**Goal of the exercise**
Read the data and repeat all of it exactly.
>> START Source excerpt
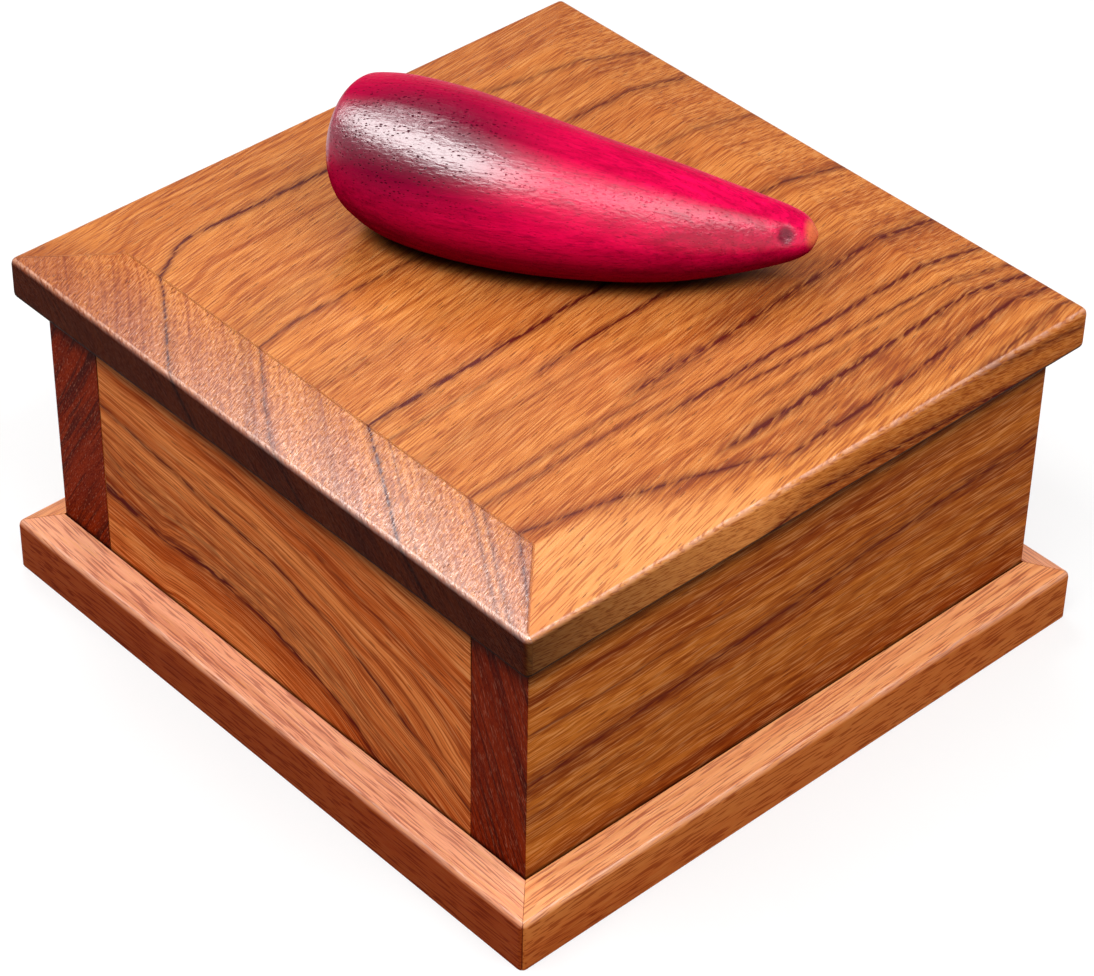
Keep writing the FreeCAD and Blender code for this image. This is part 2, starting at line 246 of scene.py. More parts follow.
    tone = add_node(tree, "ShaderNodeMath", {0: bands, 1: streaks}, operation="ADD")
    tone = add_node(tree, "ShaderNodeMath", {0: along, 1: deeper, 2: tone}, operation="MULTIPLY_ADD")
    tone = add_node(tree, "ShaderNodeMapRange", {"Value": tone, "From Min": 0.8, "From Max": 1.2})
    colour = add_node(tree, "ShaderNodeMix", {0: tone, 6: linear(light), 7: linear(dark)},
                      data_type="RGBA").outputs[2]

    # A pale, quiet patch at the near end of the front bevel: paler wood with painted sheen.
    if dive is not None:
        calm_sheen_patch = add_node(tree, "ShaderNodeMapRange", {
            "Value": normal.outputs[1], "From Min": -0.04, "From Max": -0.12})
        leaf = add_node(tree, "ShaderNodeMath", {0: across, 1: 2.2, 2: along}, operation="MULTIPLY_ADD")
        calm_end = add_node(tree, "ShaderNodeMapRange", {
            "Value": leaf, "From Min": -133.0, "From Max": -153.0, "To Max": 0.75},
            interpolation_type="SMOOTHSTEP")
        calm_sheen_patch = add_node(tree, "ShaderNodeMath", {0: calm_sheen_patch, 1: calm_end}, operation="MULTIPLY")
        colour = add_node(tree, "ShaderNodeMix", {0: calm_sheen_patch, 6: colour, 7: linear("#E89A58")},
                          data_type="RGBA").outputs[2]

    # Late wood: long thin lines, a shade deeper.
    late = add_node(tree, "ShaderNodeMapRange", {
        "Value": streaks, "From Min": 0.52, "From Max": 0.62, "To Min": 0.0, "To Max": late_wood})
    deeper_tone = add_node(tree, "ShaderNodeMix", {0: 1.0, 6: colour, 7: linear("#A06040")},
                           data_type="RGBA", blend_type="MULTIPLY").outputs[2]
    colour = add_node(tree, "ShaderNodeMix", {0: late, 6: colour, 7: deeper_tone},
                      data_type="RGBA").outputs[2]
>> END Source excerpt
**Response to this exercise**
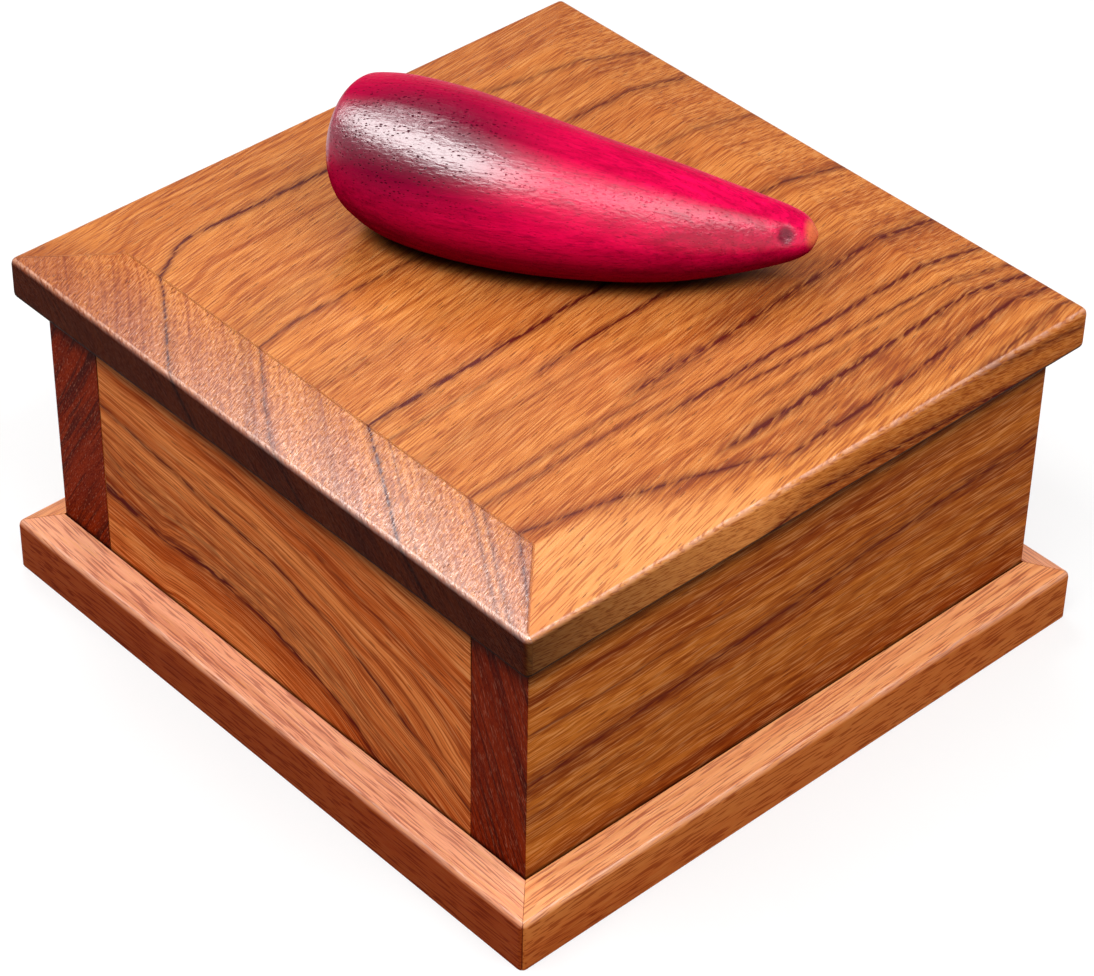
Keep writing the FreeCAD and Blender code for this image. This is part 2, starting at line 246 of scene.py. More parts follow.
    tone = add_node(tree, "ShaderNodeMath", {0: bands, 1: streaks}, operation="ADD")
    tone = add_node(tree, "ShaderNodeMath", {0: along, 1: deeper, 2: tone}, operation="MULTIPLY_ADD")
    tone = add_node(tree, "ShaderNodeMapRange", {"Value": tone, "From Min": 0.8, "From Max": 1.2})
    colour = add_node(tree, "ShaderNodeMix", {0: tone, 6: linear(light), 7: linear(dark)},
                      data_type="RGBA").outputs[2]

    # A pale, quiet patch at the near end of the front bevel: paler wood with painted sheen.
    if dive is not None:
        calm_sheen_patch = add_node(tree, "ShaderNodeMapRange", {
            "Value": normal.outputs[1], "From Min": -0.04, "From Max": -0.12})
        leaf = add_node(tree, "ShaderNodeMath", {0: across, 1: 2.2, 2: along}, operation="MULTIPLY_ADD")
        calm_end = add_node(tree, "ShaderNodeMapRange", {
            "Value": leaf, "From Min": -133.0, "From Max": -153.0, "To Max": 0.75},
            interpolation_type="SMOOTHSTEP")
        calm_sheen_patch = add_node(tree, "ShaderNodeMath", {0: calm_sheen_patch, 1: calm_end}, operation="MULTIPLY")
        colour = add_node(tree, "ShaderNodeMix", {0: calm_sheen_patch, 6: colour, 7: linear("#E89A58")},
                          data_type="RGBA").outputs[2]

    # Late wood: long thin lines, a shade deeper.
    late = add_node(tree, "ShaderNodeMapRange", {
        "Value": streaks, "From Min": 0.52, "From Max": 0.62, "To Min": 0.0, "To Max": late_wood})
    deeper_tone = add_node(tree, "ShaderNodeMix", {0: 1.0, 6: colour, 7: linear("#A06040")},
                           data_type="RGBA", blend_type="MULTIPLY").outputs[2]
    colour = add_node(tree, "ShaderNodeMix", {0: late, 6: colour, 7: deeper_tone},
                      data_type="RGBA").outputs[2]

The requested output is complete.